Decommissioning problems
Into late 2001, the Provisional Irish Republican Army (IRA) was reluctant to disarm. The IRA refused to disarm because they said that the British government had reneged on its side of the bargain, by watering down the reforms of the Royal Ulster Constabulary proposed by the Patten Commission, and by failing to pull troops out of Northern Ireland.

After the original deadline for decommissioning – May 2000 – passed, the Independent International Commission on Decommissioning set 30 June 2001. That date passed as well without full disarmament.
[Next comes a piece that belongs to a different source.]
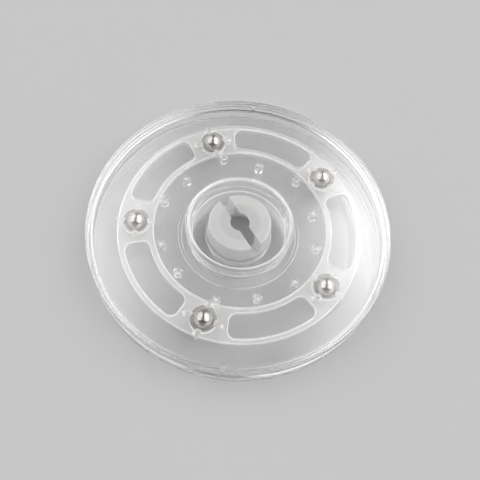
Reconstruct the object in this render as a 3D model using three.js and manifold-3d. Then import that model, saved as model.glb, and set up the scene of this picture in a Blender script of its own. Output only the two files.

The crisis hit its climax in July 2001 as David Trimble, the Ulster Unionist Party leader, resigned as first minister of the power-sharing Northern Ireland Executive in protest against the IRA failure to redeem its pledge to put its weapons "completely and verifiably beyond use" (he was later re-elected). The peace process was on the brink of collapse again after the Provisional IRA failed to convince the UK Government or the Ulster Unionists that they had made "sufficient progress towards decommissioning".

Breakthrough
On 7 August 2001, the IRA agreed on a method of destroying its arsenal. Tony Blair, Prime Minister of the United Kingdom at the time, described the breakthrough as "significant" and "historic". General John de Chastelain of Canada, chairman of the Independent International Commission on Decommissioning, said the proposals had been accepted by the panel as ones that would "put IRA arms completely and verifiably beyond use." The Ulster Unionists had said they would no longer take part in the Northern Ireland Assembly if the IRA did not begin disarming. The announcement came after meetings between the commission and a representative of the IRA.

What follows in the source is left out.